Враг силился преградить путь нефти в Москву из Баку и Грозного. И в Башкирии рождается второе Баку. Белорусы, покидая свои колхозы, сжигали урожаи сахарной свеклы. Но в Казахстане ширятся свекловичные плантации. За Белоруссию!

Ты хочешь знать, что происходит в России, норвежец? Слушай.

В мартеновском цехе завода в уральском городе Кушве потребовалось срочно сменить деталь докрасна раскаленного ковша. Ковш перед этим был наполнен расплавленной массой металла. Четыре часа, по крайней мере, надо было прождать, прежде чем этот громадный ковш остынет и человек сможет влезть и сменить деталь. Но четыре часа в эпоху войны — это то же, что недели, месяцы мирного времени. И каменщик Красиков вошел в раскаленный ковш, не дожидаясь, когда раскаленное железо остынет. Красикова обливали водой из шлангов, вода вскипала на нем. Обжигая волосы, руки, рискуя жизнью, он так быстро сменил деталь, что плавка металла не задержалась. Он понимал, что рискует жизнью. Но разве смертельная опасность останавливает на фронте солдата? Вот как в эти дни живет Россия, норвежец!

В Норвегии нас слушали в фискеверах — маленьких рыболовецких портах. Их очень много в Норвегии — в укромных местах на шхерах. Все фискеверы связаны один с другим автоматическими телефонами. Идет рыба, и телефон опережает движение рыбы — звонят по всему побережью: рыба идет!

Автоматический телефон фискеверов помогал движению Сопротивления в Норвегии. Чуть где показывалось нацистское судно — звонили из одного фискевера в другой. И новости передавали по телефону. Разумеется, телефонный разговор происходил не на языке всем понятном. Говорили на языке, который, кроме рыбаков, не понимает никто. С древних времен у обитателей Лофотен, Вестфиорда, Вестеролена существовало поверье: для морских духов нет ничего нестерпимей обыкновенного норвежского языка. И если слышат его, то разгоняют всю рыбу. Чтобы не злить своенравных духов, норвежские рыбаки в море говорили на особом рыболовецком жаргоне. В морских духов давно перестали верить. Но в дни войны эпидемия суеверия стремительно распространялась по фискеверам. Рыболовецкий жаргон возродился вдруг на всем побережье. Освоили его даже те, кто недавно еще насмехался над суеверными стариками. На этом «суеверном» жаргоне и передавали по автоматическому телефону с фискевера на фискевер то, что удавалось услышать по радио Москвы или Лондона...

Переводились на «жаргон» и наши московские передачи.

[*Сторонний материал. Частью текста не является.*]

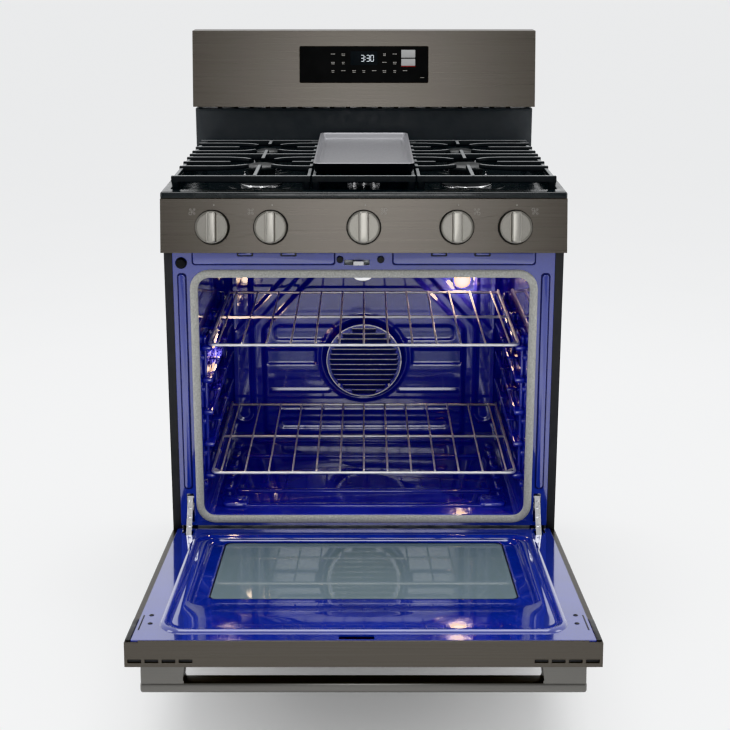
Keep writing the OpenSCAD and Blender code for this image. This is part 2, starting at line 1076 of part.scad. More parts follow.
module door_insulation() {
    v0 = door_face_v + 5.4;
    depth = door_back_v - 16 - v0;
    color("khaki")
        on_door()
            along_y(v0, depth)
                difference() {
                    translate([0, 299])
                        square([640, 500], center = true);
                    translate([0, window_u])
                        square([window_w + 62, window_h + 62], center = true);
                }
}

module door_hinge_channels() {
    color("silver")
        on_door()
            both_sides()
                difference() {
                    union() {
                        block(357, 359, door_face_v + 1.2, 9, -12, 60);
                        block(348.2, 350.2, door_face_v + 1.2, 9, -12, 60);
                        block(350.2, 357, door_face_v + 1.2, door_face_v + 3.2, -12, 60);
                        block(359, 366, door_face_v + 1.2, door_face_v + 3.2, -12, 60);
                    }
                    rod([345, 0, 0], [362, 0, 0], 4.06);
                }
}

module door_handle() {
    bar_half = 357.5;
    bar_u = u_top - 22 - 34;
    bar_v = door_face_v - 53;
    color("gray")
        on_door() {
            block(-bar_half, bar_half, bar_v, bar_v + 18, bar_u, bar_u + 34);
            both_sides()
                block(bar_half - 70, bar_half, bar_v + 18, door_face_v, bar_u + 1, bar_u + 33);
        }
}

// ---- Racks ----

module rack(z) {
    half = 301;
    front = -270;
    back = 166;
    wires = 13;
    pitch = 2 * (half - 18) / (wires - 1);
    color("lightgray")
        translate([0, 0, z]) {
            for (y = [front, (front + back) / 2, back])
                rod([-half, y, 0], [half, y, 0], 3);
            for (i = [0 : wires - 1])
                rod([-half + 18 + i * pitch, front, 3.4], [-half + 18 + i * pitch, back, 3.4], 2);
            for (x = [-half, half]) {
                rod([x, front, 0], [x, back + 12, 0], 3);
                translate([x, front, 0])
                    sphere(r = 3, $fn = 24);
            }
        }
}

module rack_upper() {
    rack(cavity_z + rack_high + 0.2);
}

module rack_lower() {
    rack(cavity_z + rack_low + 0.2);
}

// ---- Grates and griddle ----

grate_front = -286;
grate_back = 230;
grate_mid = 12.5;
grate_depth = 13;
finger_depth = 7.2;
bar = 9;

module grate_legs(x0, x1) {
    for (x = [x0, x1])
        for (y = [grate_front + 8, grate_back - 8])
            translate([x, y, pan_z + 0.2])
                cylinder(r = 7, h = grate_top - grate_depth - pan_z, $fn = 24);
}

// One side grate on the right: frame, cross bars and fingers that stop short of each burner.
module side_grate() {
    x0 = 99.5;
    x1 = 361;
    translate([0, 0, grate_top - grate_depth])
        linear_extrude(grate_depth) {
            difference() {
                translate([x0, grate_front])
                    square([x1 - x0, grate_back - grate_front]);
                translate([x0 + bar, grate_front + bar])
                    square([x1 - x0 - 2 * bar, grate_back - grate_front - 2 * bar]);
            }
            translate([x0, grate_mid - bar / 2])
                square([x1 - x0, bar]);
        }
    translate([0, 0, grate_top - finger_depth])
        linear_extrude(finger_depth)
            for (by = [burner_front_y, burner_rear_y]) {
                near = by == burner_front_y ? grate_front : grate_mid;
                far = by == burner_front_y ? grate_mid : grate_back;
                for (side = [-1, 1]) {
                    wall = side < 0 ? x0 : x1;
                    stroke([[wall - side * 5, by], [burner_x + side * 63, by]], 8);
                    for (dy = [-1, 1])
                        stroke([[wall - side * 5, by + dy * 61], [burner_x + side * 62, by + dy * 61],
                            [burner_x + side * 36, by + dy * 52], [burner_x + side * 24, by + dy * 40]], 8);
                }
                stroke([[burner_x, near + 5], [burner_x, by - 48]], 8);
                stroke([[burner_x, far - 5], [burner_x, by + 48]], 8);
            }
    grate_legs(x0 + 8, x1 - 8);
}

module centre_grate() {
    half = 98;
    translate([0, 0, grate_top - grate_depth])
        linear_extrude(grate_depth) {
            difference() {
                translate([-half, grate_front])
                    square([2 * half, grate_back - grate_front]);
                translate([-half + bar, grate_front + bar])
                    square([2 * half - 2 * bar, grate_back - grate_front - 2 * bar]);
            }
            for (y = [-170, 190])
                translate([-half, y])
                    square([2 * half, bar]);
        }
    translate([0, 0, grate_top - finger_depth])
        linear_extrude(finger_depth)
            for (y = [-50, 15, 80])
                for (side = [-1, 1])
                    stroke([[side * (half - 5), y], [side * 46, y]], 8);
    grate_legs(-half + 8, half - 8);
}

module grate_left() {
    color("black")
        mirror([1, 0, 0])
            side_grate();
}

module grate_centre() {
    color("black")
        centre_grate();
}

module grate_right() {
    color("black")
        side_grate();
}

module griddle() {
    w = 192;
    y0 = -246;
    y1 = 215;
    wall = 5;
    color("slategray")
        translate([0, (y0 + y1) / 2, grate_top + 0.2])
            difference() {
                linear_extrude(18)
                    rounded(w, y1 - y0, 12);
                translate([0, 0, 5])
                    linear_extrude(20)
                        rounded(w - 2 * wall, y1 - y0 - 2 * wall, 9);
            }
}

side_panel_left();
side_panel_right();
rear_panel();
base_frame();
levelling_legs();
front_frame();
oven_gasket();
oven_liner();
oven_rear_wall();
oven_floor();
fan_cover();
convection_fan();
fan_motor();
broil_burner();
bake_burner();
oven_lamps();
temperature_sensor();
insulation();
cooktop_pan();
burner_bases();
burner_caps();
gas_manifold();
gas_valves();
cord_gland();
control_panel();
knob_bezels();
valve_stem_1();
valve_stem_2();
valve_stem_3();
valve_stem_4();
valve_stem_5();
knob_1();
knob_2();
knob_3();
knob_4();
knob_5();
backguard_lower();
backguard_panel();
display_glass();
control_board();
latch_housing();
door_latch();
hinge_receivers();
hinge_strut_left();
hinge_strut_right();
drawer_rails();
drawer_front();
drawer_box();
door_skin();
door_liner();
door_glass();
door_insulation();
door_hinge_channels();
door_handle();
rack_upper();
rack_lower();
grate_left();
grate_centre();
grate_right();
griddle();
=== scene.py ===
"""Looks for the freestanding gas range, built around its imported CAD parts.

Shapes are written in millimetres in the part's frame and scaled to metres when a piece is made.
Pieces on the door are written in the door's own axes: x across, v through it, u up from the hinge.
"""

import json
from math import asin, atan2, cos, degrees, hypot, pi, radians, sin, sqrt

import bmesh
import bpy
from mathutils import Matrix, Vector


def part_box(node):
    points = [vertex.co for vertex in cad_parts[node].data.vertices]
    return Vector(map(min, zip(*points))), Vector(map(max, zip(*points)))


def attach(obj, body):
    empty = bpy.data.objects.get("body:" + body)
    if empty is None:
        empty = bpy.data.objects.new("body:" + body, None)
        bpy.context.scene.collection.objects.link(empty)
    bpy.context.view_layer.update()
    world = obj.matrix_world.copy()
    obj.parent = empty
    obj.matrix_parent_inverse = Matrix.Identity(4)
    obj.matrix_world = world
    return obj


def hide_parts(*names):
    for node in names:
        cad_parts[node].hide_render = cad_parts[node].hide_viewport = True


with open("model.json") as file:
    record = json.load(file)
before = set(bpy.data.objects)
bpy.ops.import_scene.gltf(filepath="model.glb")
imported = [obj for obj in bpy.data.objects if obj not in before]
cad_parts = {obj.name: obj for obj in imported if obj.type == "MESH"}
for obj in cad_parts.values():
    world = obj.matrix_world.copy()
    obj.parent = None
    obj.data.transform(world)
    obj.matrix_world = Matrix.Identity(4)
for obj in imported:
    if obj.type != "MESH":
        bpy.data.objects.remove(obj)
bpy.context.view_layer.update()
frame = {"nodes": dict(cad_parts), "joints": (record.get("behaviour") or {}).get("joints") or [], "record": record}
nodes = frame["nodes"]
joints = {joint["name"]: joint for joint in frame["joints"]}
MM, METRE = 0.001, 1000

# ---- Frames of the parts that lean or turn ----


def about(axis, angle):
    return Matrix.Rotation(radians(angle), 4, axis)


def place(origin, turn_x):
    """A frame at origin (mm), turned about X by an angle in degrees."""
    return Matrix.Translation(origin) @ about("X", turn_x)


def box_mm(node):
    low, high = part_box(node)
    return low * METRE, high * METRE


hinge = Vector(joints["door_hinge"]["pos_m"]) * METRE
DOOR = place(hinge, -joints["door_hinge"]["range_deg"][0])
knob_axis = Vector(joints["knob_1_turn"]["axis"])
panel_low = box_mm("control_panel")[0]
PANEL = place((0, panel_low.y, panel_low.z), -degrees(asin(abs(knob_axis.z))))
guard_low, guard_high = box_mm("backguard_panel")
guard_lean = degrees(atan2(27, 164.5))  # its face runs back 27 mm over a rise of 164.5 mm
GUARD = place((0, guard_low.y, guard_low.z), -guard_lean)
FLAT = Matrix.Identity(4)
FACE_OUT = about("X", 90)  # turns a shape drawn in XY to face -Y


def at(x, y, z, matrix=FLAT):
    return matrix @ Matrix.Translation((x, y, z))


# ---- Mesh making ----


def circle(radius, steps):
    return [(radius * cos(a), radius * sin(a)) for a in (2 * pi * k / steps for k in range(steps))]


def stack(make_ring, level, steps):
    """Rings for a loft, from (inset, height above level) pairs."""
    return [make_ring(inset, level + z) for inset, z in steps]


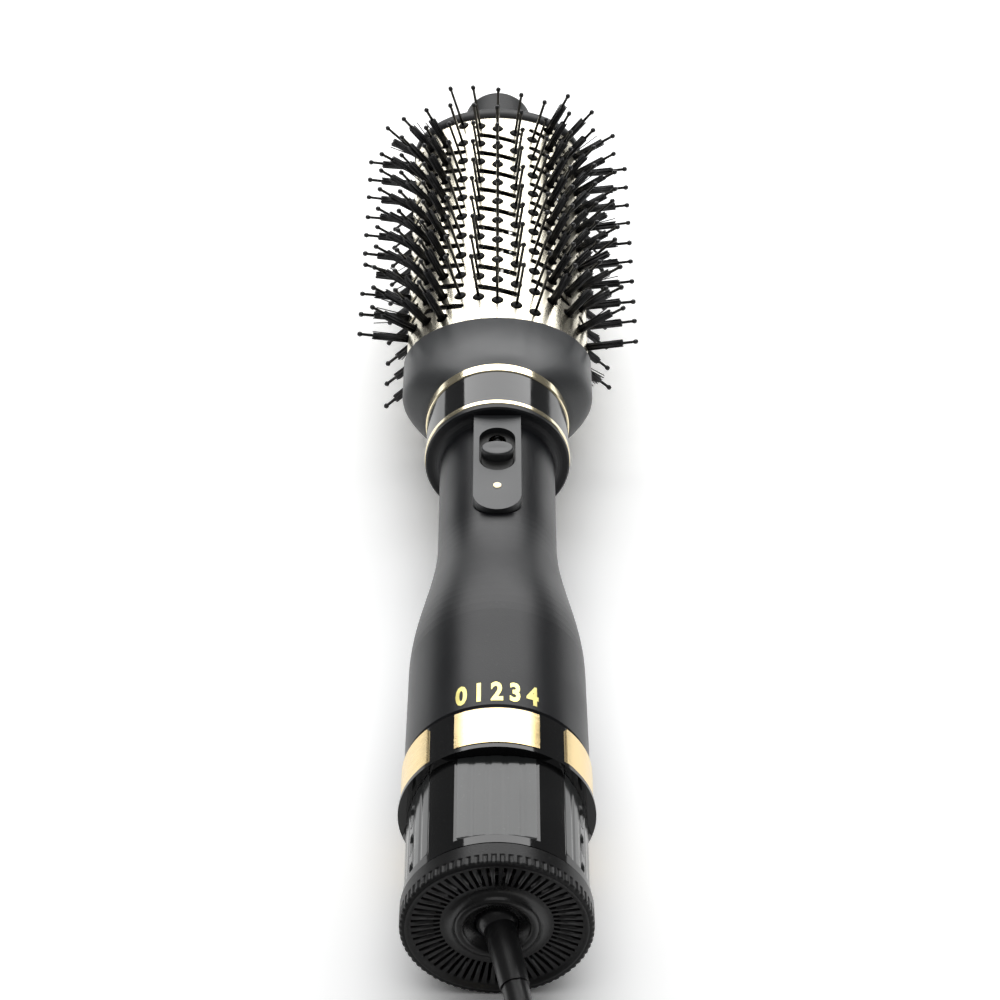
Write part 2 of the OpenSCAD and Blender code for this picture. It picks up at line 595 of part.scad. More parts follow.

О невидимые мои собеседники в фискеверах! Если б я мог представить себе вас в те ночи воздушных тревог, когда торопился писать тексты радиопередачи па Норвегию!

Двадцать лет минуло после войны — и только тогда стали доходить до нас некоторые, немногие имена невидимых собеседников наших во дни войны. О норвежских слушателях мы узнали больше, чем о других,— может быть, потому, что вышли в свет «Норвежские были» — книга маленьких документальных свидетельств советских военнопленных в Норвегии и норвежских участников Сопротивления. Так стало известно имя (но не фамилия) девушки Анны-Мари, медицинской сестры из госпиталя в городе Буде. Врачи и сестры этого провинциального госпиталя просили у начальника конвоя, сопровождавшего советских военнопленных, отпустить в госпиталь поработать несколько русских. И когда начальник их отпускал, норвежцы подкармливали их, снабжали продуктами для товарищей, а главное, сообщали им новости из Москвы. Медицинская сестра Анна-Мари была среди этих благородных норвежцев. Она знала русский язык и тайно слушала «Голос Москвы».